Filosofi itu salah satunya tercermin dari sebuah keluarga di Papua sebagaimana diceritakan Abdul Wahab, aktivis NU yang kini sedang menjadi pengajar agama di Bumi Cendrawasih ini. Ia mengaku menyaksikan sebuah potret keharmonisan yang luar biasa antara orangtua dan anak yang berbeda agama dan keyakinan di sana.

Tidak ada anak yang bisa memilih dari keluarga mana ia akan dilahirkan. Ada yang akhirnya lahir dari keluarga kaya, ada yang lahir dan dibesarkan dari keluarga yang miskin, ada pula yang besar di keluarga yang punya lebih dari satu agama.

Itu pun terjadi pada Rudi, seorang bocah muslim yang lahir dari ayah beragama Kristen. Meski berbeda keyakinan, kehidupan keluarga tetap berlangsung harmonis. Sang ayah bukan hanya tidak mempermasalahkan pilihan agama anaknya, tapi juga mendukung proses pendidikannya memperdalam ilmu agama Islam.
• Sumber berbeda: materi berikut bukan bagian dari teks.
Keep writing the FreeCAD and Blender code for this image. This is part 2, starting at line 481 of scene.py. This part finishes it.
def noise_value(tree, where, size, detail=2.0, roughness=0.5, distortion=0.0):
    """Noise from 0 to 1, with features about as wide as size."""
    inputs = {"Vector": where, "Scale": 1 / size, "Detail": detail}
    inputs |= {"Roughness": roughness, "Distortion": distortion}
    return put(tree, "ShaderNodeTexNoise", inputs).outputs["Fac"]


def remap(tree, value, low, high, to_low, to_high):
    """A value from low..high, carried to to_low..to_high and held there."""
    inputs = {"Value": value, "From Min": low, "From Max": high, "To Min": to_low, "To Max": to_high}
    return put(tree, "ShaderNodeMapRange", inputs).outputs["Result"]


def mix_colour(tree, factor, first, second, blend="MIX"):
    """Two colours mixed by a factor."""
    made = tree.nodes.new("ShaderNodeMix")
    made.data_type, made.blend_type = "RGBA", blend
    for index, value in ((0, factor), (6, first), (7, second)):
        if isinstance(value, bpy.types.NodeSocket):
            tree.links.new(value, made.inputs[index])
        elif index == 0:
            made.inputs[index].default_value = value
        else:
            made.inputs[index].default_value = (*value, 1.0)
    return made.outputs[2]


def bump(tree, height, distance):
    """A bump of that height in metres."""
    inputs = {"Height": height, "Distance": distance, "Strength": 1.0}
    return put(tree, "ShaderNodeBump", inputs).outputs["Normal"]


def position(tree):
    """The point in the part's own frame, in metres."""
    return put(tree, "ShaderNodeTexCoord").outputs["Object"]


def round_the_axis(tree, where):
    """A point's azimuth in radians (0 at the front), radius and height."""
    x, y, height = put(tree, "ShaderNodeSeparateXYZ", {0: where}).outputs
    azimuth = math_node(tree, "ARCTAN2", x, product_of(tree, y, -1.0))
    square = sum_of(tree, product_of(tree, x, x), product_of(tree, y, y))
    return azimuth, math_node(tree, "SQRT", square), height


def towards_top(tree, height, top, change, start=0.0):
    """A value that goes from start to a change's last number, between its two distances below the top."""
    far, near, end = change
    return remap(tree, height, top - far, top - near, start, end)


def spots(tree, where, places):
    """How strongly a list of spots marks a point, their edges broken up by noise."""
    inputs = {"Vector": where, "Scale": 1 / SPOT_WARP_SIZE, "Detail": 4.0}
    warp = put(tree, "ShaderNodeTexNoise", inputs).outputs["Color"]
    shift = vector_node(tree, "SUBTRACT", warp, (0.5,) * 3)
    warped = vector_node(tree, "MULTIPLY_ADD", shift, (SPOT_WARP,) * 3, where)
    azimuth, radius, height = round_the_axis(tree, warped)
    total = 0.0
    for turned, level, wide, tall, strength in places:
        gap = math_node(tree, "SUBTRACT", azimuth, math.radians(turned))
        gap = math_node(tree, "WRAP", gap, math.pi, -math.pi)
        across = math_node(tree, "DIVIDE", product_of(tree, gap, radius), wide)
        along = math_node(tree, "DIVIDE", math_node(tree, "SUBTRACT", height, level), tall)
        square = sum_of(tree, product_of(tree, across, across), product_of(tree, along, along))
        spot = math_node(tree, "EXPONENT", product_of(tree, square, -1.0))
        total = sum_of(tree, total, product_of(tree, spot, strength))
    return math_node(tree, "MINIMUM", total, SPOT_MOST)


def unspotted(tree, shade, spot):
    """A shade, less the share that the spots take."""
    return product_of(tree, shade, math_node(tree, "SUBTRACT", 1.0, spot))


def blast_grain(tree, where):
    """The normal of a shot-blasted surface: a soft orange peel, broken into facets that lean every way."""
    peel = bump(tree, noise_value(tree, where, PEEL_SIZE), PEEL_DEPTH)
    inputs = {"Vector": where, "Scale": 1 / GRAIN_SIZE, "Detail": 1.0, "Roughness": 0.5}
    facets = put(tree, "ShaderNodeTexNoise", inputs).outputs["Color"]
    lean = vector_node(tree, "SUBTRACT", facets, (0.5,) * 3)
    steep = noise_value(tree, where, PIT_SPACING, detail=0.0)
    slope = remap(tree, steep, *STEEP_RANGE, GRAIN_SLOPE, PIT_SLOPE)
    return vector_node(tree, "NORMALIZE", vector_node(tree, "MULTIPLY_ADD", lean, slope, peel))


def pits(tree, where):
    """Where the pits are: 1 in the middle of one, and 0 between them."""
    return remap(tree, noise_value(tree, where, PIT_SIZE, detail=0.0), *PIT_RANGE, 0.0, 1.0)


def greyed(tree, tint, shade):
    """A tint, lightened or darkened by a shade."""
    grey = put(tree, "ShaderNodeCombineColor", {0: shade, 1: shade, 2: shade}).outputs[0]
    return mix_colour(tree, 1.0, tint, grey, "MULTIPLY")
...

Menurut Wahab, perbedaan agama dalam satu keluarga itu tak menimbulkan masalah sama sekali dalam kehidupan sehari-hari. Tak hanya diperbolehkan memeluk agama yang berlainan dari ayahnya, Rudi bahkan diizinkan untuk belajar di Pondok Pesantren Al Payage yang terletak di Jalan Angkasa Pasir Dua, Kelurahan Angkasa Pura, Distrik Jayapura Utara.

Rudi lahir dan berdomisili di pedalaman Araboda, Kabupaten Jayawijaya. Berbeda dari ayahnya, ibu Rudi juga menganut agama Islam seperti dirinya. “Rudi setiap hari mengaji, mendengar petuah gurunya Saiful Islam di pondok, dan ia juga mengerti betul pentingnya akhlak terhadap orangtua meski berbeda Agama," imbuh Wahab yang menjadi salah seorang pengajar di Pondok Pesantren Al Payage tersebut.
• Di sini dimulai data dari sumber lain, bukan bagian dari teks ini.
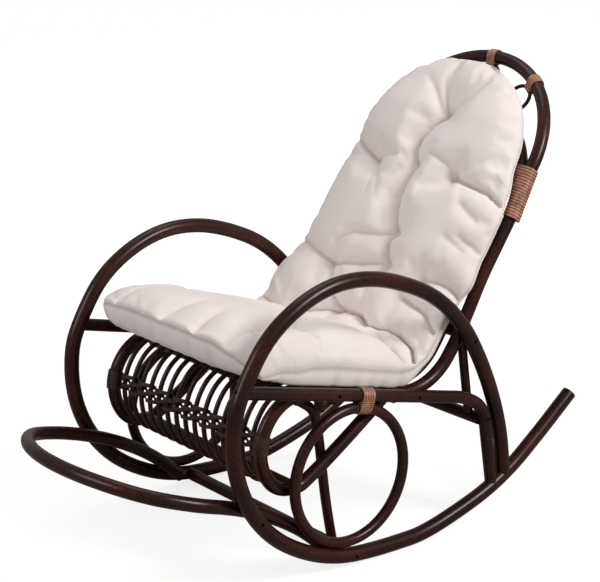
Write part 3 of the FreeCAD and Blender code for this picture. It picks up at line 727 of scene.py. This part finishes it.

Wahab juga mengaku sering berkunjung ke beberapa daerah dan menemukan kasus-kasus serupa. Dalam satu keluarga kerap dijumpai terdapat tiga agama, yakni Islam, Kristen dan Katolik. Kendati demikian, kemajemukan ini sama sekali tak mengoyak keutuhan keluarga tersebut.

“Walaupun mereka satu keluarga tapi beda agama, tapi sungguh tak ada konflik apa pun mengenai keyakinan yang berbeda itu," cerita Abdul Wahab melalui surat elektronik, Rabu (11/5).
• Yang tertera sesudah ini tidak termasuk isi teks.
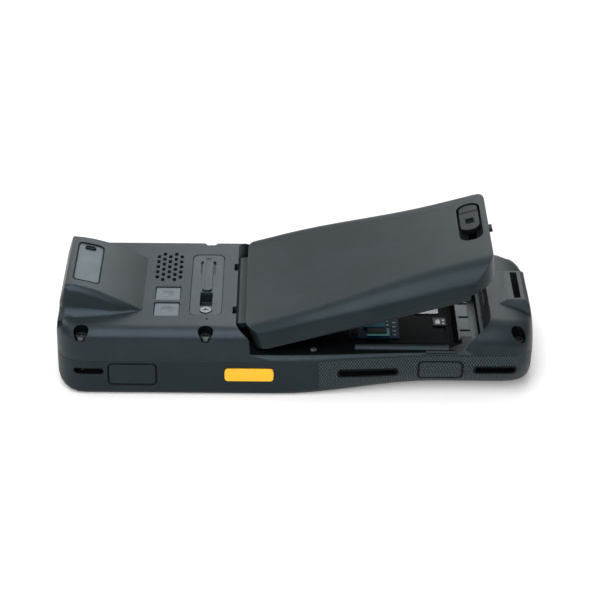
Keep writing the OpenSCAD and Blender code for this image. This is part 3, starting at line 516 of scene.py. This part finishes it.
# %% The pack's swing
AXIS = np.array([-24.7, 0, 43.3])         # mm
TILT = math.radians(16.4)                 # how far the pack stands open
CLOSE = np.array([[math.cos(TILT), 0, math.sin(TILT)], [0, 1, 0],
                  [-math.sin(TILT), 0, math.cos(TILT)]])
print("a point 100 mm along the pack rises, mm:", round(100 * math.sin(TILT), 1))

# %% True normals
REACH = 0.45                              # mm, how far a corner may lie off the skin
ON_SKIN, FLUSH = 0.9, 0.85                # cosines: of about 26 and 32 degrees


def skin_normals(corners, facing, skins):
    """The fine skin's normals at a face's corners, or none where the face isn't on a skin."""
    for tree, points, triangles, fine in skins:
        found = []
        for corner in corners:
            spot, _, index, far = tree.find_nearest(corner.tolist())
            if far > REACH:
                break
            a, b, c = points[triangles[index]]
            u, w, here = b - a, c - a, np.array(spot) - a
            grid = np.array([[u @ u, u @ w], [u @ w, w @ w]])
            share = np.linalg.solve(grid + 1e-12 * np.eye(2), [u @ here, w @ here])
            n = fine[triangles[index]].T @ [1 - share.sum(), share[0], share[1]]
            n /= np.linalg.norm(n)
            if n @ facing < ON_SKIN:
                break
            found.append(n)
        if len(found) == len(corners):
            return found
    return []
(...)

Bagi Wahab, potret seperti ini jelas menohok orang-orang yang selalu menyebar fitnah dan perpecahan atas nama agama. Fakta keharmonisan dan kasih sayang keluarga di Papua tersebut dapat menjadi jawaban atas sebagian orang yang menuduh perbedaan agama sebagai biang masalah atau konflik.

“Dari kisah ini, seharusnya manusia belajar bahwa sudah sepatutnya seseorang menjunjung tinggi rasa kemanusiaan dan persaudaraan yang lebih mendalam dan lebih mendasar dibandingkan kepentingan apapun. Sebab rasa kemanusiaan harusnya tidak dibatasi oleh baju luar dan sekat-sekat primordial seperti agama, suku, ras, bahasa, jenis kelamin, dan sebagainya,” tuturnya.